- **AIM OF THE EXERCISE**
Reproduce exactly the lines from the one containing "Write part 2 of the OpenSCAD" through the one containing "bpy.context.scene.collection.objects.link(empty)", both included, and nothing else.

(Rows from a 3D modeling dataset)
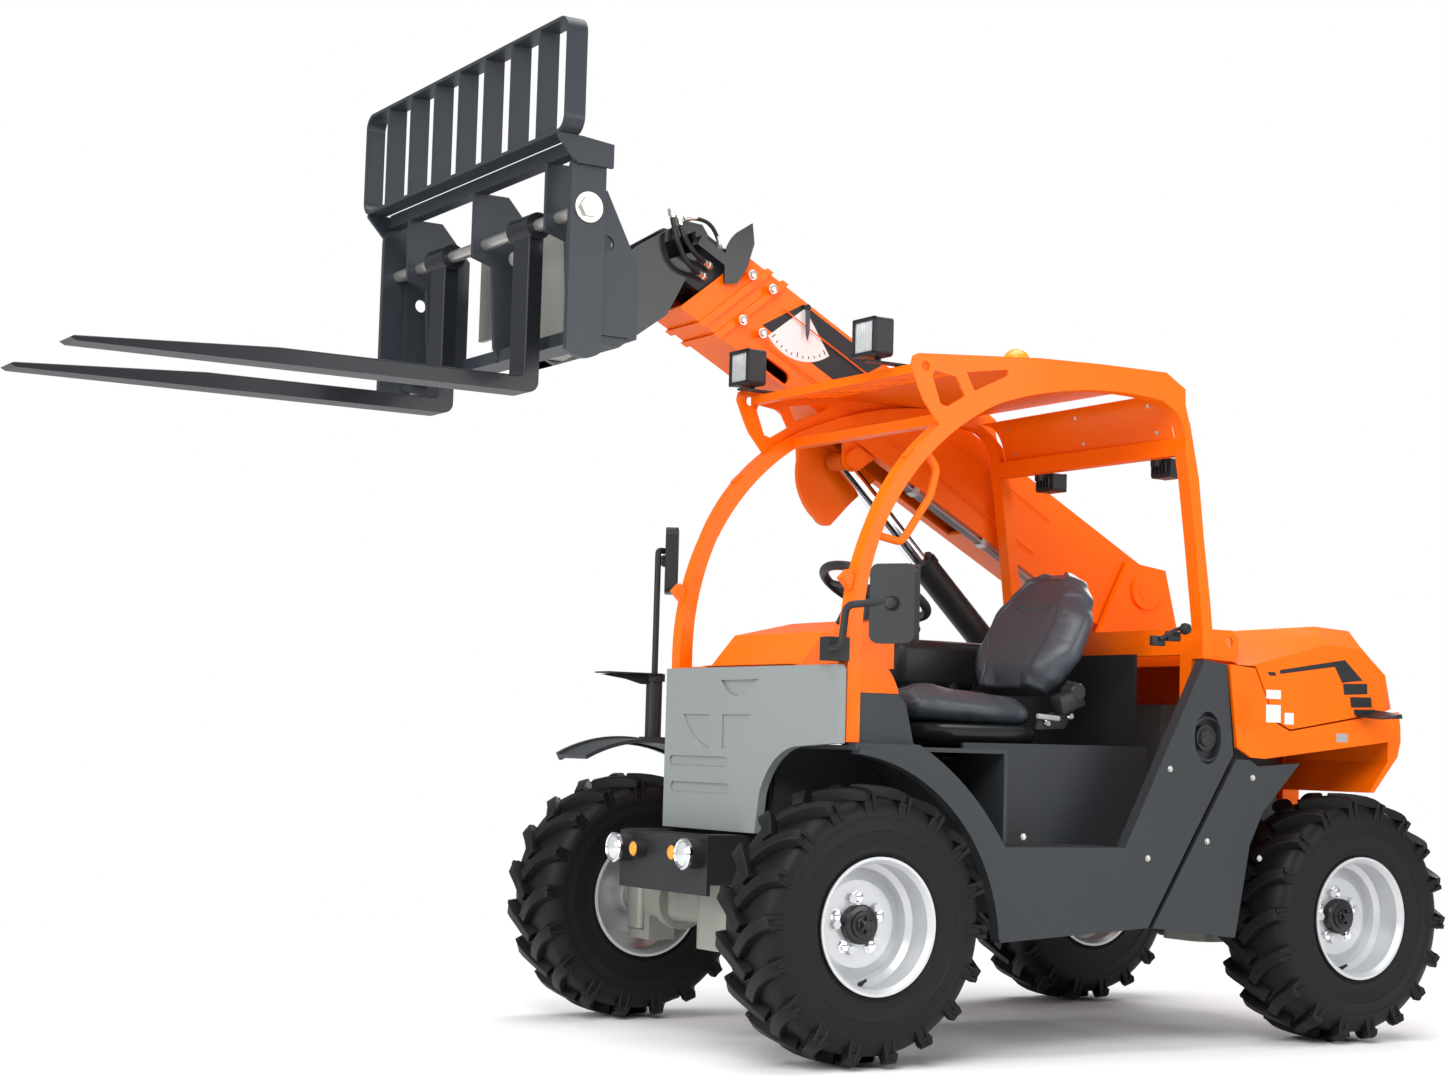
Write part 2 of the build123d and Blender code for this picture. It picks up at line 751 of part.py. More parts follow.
with BuildPart() as seat_cushion:
    with BuildSketch(top_view(920.3)):
        with Locations((-565, 220)):
            RectangleRounded(500, 480, 60)
    extrude(amount=110)
save(seat_cushion.part, "seat_cushion")

with BuildPart() as seat_back:
    with BuildSketch(side_view(460)):
        with BuildLine():
            Line((-790, 1030.6), (-815, 1110))
            ThreePointArc((-815, 1110), (-890, 1270), (-985, 1405))
            ThreePointArc((-985, 1405), (-1030, 1424), (-1075, 1395))
            Polyline((-1075, 1395), (-985, 1230), (-900, 1030.6), (-790, 1030.6))
        make_face()
    extrude(amount=480)
    # rounded corners at the top
    with BuildSketch(cross_view(-1100)):
        with Locations((220, 1030.6 + 200)):
            RectangleRounded(480, 400, 90)
        with Locations((220, 1030.6 + 60)):
            Rectangle(480, 120)
    extrude(amount=320, mode=Mode.INTERSECT)
save(seat_back.part, "seat_back")

with BuildPart() as console:
    with BuildSketch(side_view(-36)):
        with BuildLine():
            Polyline((-620, 616), (-620, 1150), (-660, 1190), (-1000, 1195), (-1010, 616), close=True)
        make_face()
    extrude(amount=150)
    # joystick and the lever beside the column
    with BuildSketch(top_view(1180)):
        with Locations((-690, -110)):
            Circle(12)
    extrude(amount=120)
    with BuildSketch(top_view(1285)):
        with Locations((-690, -110)):
            Circle(22)
    extrude(amount=60)
save(console.part, "console")


# ---------------------------------------------------------------- lamps, beacon, mirrors
with BuildPart() as front_bumper:
    with BuildSketch(cross_view(frame_front)):
        with BuildLine():
            Polyline((-250, 430), (-250, 596), (250, 596), (250, 430), close=True)
        make_face()
    extrude(amount=12)
    for y in (-200, 200):
        with BuildSketch(cross_view(frame_front + 12)):
            with Locations((y, 545)):
                Circle(42)
        extrude(amount=50)
        with BuildSketch(cross_view(frame_front + 12)):
            with Locations((y * 0.55, 545)):
                Circle(24)
        extrude(amount=36)
save(front_bumper.part, "front_bumper")

lamp_places = [
    # x, y, z of the lamp's centre, width, height, depth, side of the bracket below or above
    (-130, -200, 2014, 110, 110, 60, -1),
    (-110, 500, 2015, 110, 110, 60, -1),
    (-1215, -60, 1735, 90, 60, 50, 1),
    (-1215, 500, 1735, 90, 60, 50, 1),
]
with BuildPart() as work_lamps:
    for x, y, z, width, height, depth, bracket in lamp_places:
        with BuildSketch(cross_view(x - depth / 2)):
            with Locations((y, z)):
                RectangleRounded(width, height, 12)
        extrude(amount=depth)
    for x, y, z, width, height, depth, bracket in lamp_places[:2]:
        with BuildSketch(cross_view(x - 20)):
            with Locations((y, (z - height / 2 + 1945) / 2)):
                Rectangle(20, z - height / 2 - 1945)
        extrude(amount=8)
        with BuildSketch(top_view(1945)):
            with Locations((x - 40, y)):
                Rectangle(140, 30)
        extrude(amount=6)
        with BuildSketch(top_view(1920)):
            with Locations((x - 95, y)):
                Rectangle(20, 30)
        extrude(amount=28)
    add(canopy.part, mode=Mode.SUBTRACT)
    for x, y, z, width, height, depth, bracket in lamp_places[2:]:
        with BuildSketch(cross_view(-1190)):
            with Locations((y, 1757)):
                Rectangle(24, 36)
        extrude(amount=31)
save(work_lamps.part, "work_lamps")

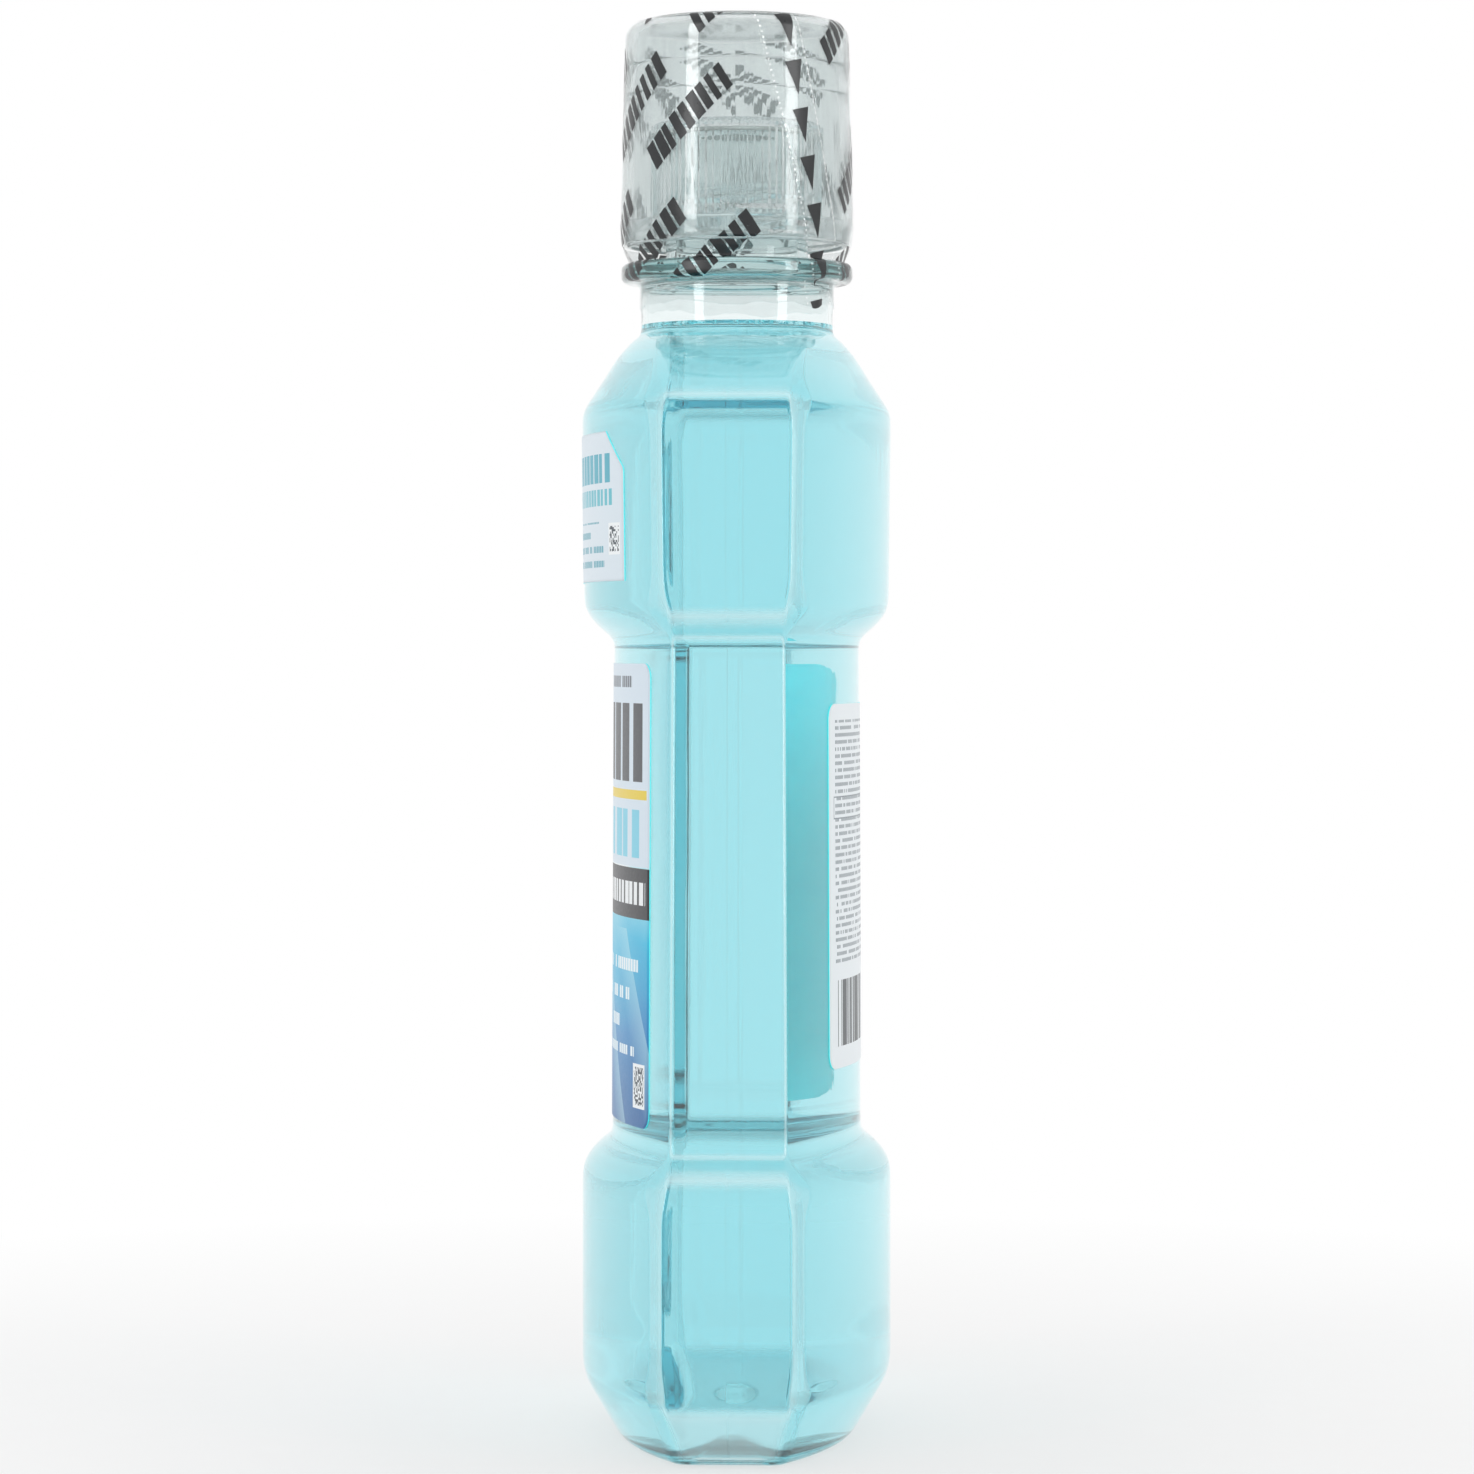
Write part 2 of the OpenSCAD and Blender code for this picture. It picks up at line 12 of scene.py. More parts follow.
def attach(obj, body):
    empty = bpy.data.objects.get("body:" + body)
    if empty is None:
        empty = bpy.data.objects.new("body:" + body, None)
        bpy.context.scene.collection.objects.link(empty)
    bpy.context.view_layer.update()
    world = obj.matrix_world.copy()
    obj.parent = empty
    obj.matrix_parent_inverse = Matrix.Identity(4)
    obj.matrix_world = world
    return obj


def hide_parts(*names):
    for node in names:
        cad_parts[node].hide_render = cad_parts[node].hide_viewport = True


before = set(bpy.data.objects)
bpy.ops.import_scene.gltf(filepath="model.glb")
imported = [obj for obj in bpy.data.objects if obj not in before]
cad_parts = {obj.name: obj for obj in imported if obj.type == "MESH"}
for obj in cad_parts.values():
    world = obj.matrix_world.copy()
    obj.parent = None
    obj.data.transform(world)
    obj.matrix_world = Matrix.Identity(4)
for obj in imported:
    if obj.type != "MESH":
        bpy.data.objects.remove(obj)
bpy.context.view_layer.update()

# Sizes are the CAD model's own, in millimetres, and meshes are made in metres
MM = 0.001
BLOCK_W, WAIST_W, FOOT_W = 90, 80, 72
UPPER_TOP_D, UPPER_LOW_D, LOWER_D = 50.3, 49.6, 50.2
WAIST_TOP_D, WAIST_LOW_D, FOOT_D = 39.8, 40.4, 37.4
BLOCK_BULGE, WAIST_BULGE = 14.4, 11.3
# How far in each upright corner starts: a slope of 45 degrees on the blocks and an arc on
# the waist. It widens near the folds, so that each flat side facet ends in round corners
BLOCK_SLOPE, WAIST_SLOPE, FOLD_SLOPE, EDGE_R = 1.9, 0.6, 3.6, 0.8
FOOT_FACET_W, FOOT_EDGE_R, LAND_W = 16, 0.5, 4
PUSH_UP_H, PUSH_UP_RIM_W, PUSH_UP_SHARE = 4.8, 3, 0.62
WALL = 0.7
FOOT_Z, LOWER_TOP_Z, WAIST_Z, WAIST_TOP_Z = 12.8, 42.6, 48.8, 129.0
UPPER_Z, UPPER_TOP_Z, NECK_Z = 134.8, 165.4, 179.0
RING_Z, RING_TOP_Z, MOUTH_Z = 187.2, 190.2, 211.0
NECK_R, RING_R, FINISH_R, BORE_R = 15.7, 18.8, 11.6, 10.0
THREAD_Z, THREAD_PITCH, THREAD_LAPS, THREAD_OUT = RING_TOP_Z + 7, 4, 1.75, 0.8
FILL_Z, LIQUID_OVERLAP = 179.3, 0.3
CUP_Z, CUP_WIDE_Z, CUP_ROUND_Z, CUP_TOP_Z = 193.0, 196.6, 226.8, 229.8
CUP_R, CUP_TOP_R, CUP_WALL = 18.85, 18.1, 1.2
FILM_R = 19.0
STRIP_TURN, STRIP_LEAN, STRIP_W, STRIP_GAP = radians(36), radians(13), 7, 0.15
SEAM_DEPTH = 0.06


def mix(a, b, share):
    return a + (b - a) * share


def mixed(one, two, share):
    return [mix(a, b, share) for a, b in zip(one, two)]


def within(value, low=0, high=1):
    return min(max(value, low), high)


# ---- Working by hand: picking, extruding, spinning

def pick(*pieces):
    """Selects these pieces alone. The first one is the active one."""
    bpy.ops.object.select_all(action="DESELECT")
    for piece in pieces:
        piece.select_set(True)
    bpy.context.view_layer.objects.active = pieces[0]


def twin(piece):
    """A copy of a piece with its own mesh."""
    copy = piece.copy()
    copy.data = piece.data.copy()
    bpy.context.scene.collection.objects.link(copy)
    return copy


def named(name):
    piece = bpy.context.object
    piece.name = piece.data.name = name
    return piece


def edit(piece):
    bpy.context.view_layer.objects.active = piece
    bpy.ops.object.mode_set(mode="EDIT")
    return bmesh.from_edit_mesh(piece.data)


def leave_edit(piece):
    bmesh.update_edit_mesh(piece.data)
    bpy.ops.object.mode_set(mode="OBJECT")


def select_all():
    bpy.ops.mesh.select_all(action="SELECT")


def smooth_skin(piece):
    """Turns every face of an open mesh outwards, shades it smooth and closes the mesh."""
    select_all()
    bpy.ops.mesh.normals_make_consistent(inside=False)
    bpy.ops.mesh.faces_shade_smooth()
    leave_edit(piece)
    return piece


def close_pole(piece, ring):
    """Fills one end ring of a loft with a fan round its middle."""
    bpy.ops.mesh.select_all(action="DESELECT")
    mesh = edit(piece)
    row = mesh.verts.layers.int["row"]
    for vert in mesh.verts:
        vert.select = vert[row] == ring and len(vert.link_faces) > 0
    mesh.select_flush(True)
    bpy.ops.mesh.edge_face_add()
    bpy.ops.mesh.poke()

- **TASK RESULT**
Write part 2 of the OpenSCAD and Blender code for this picture. It picks up at line 12 of scene.py. More parts follow.
def attach(obj, body):
    empty = bpy.data.objects.get("body:" + body)
    if empty is None:
        empty = bpy.data.objects.new("body:" + body, None)
        bpy.context.scene.collection.objects.link(empty)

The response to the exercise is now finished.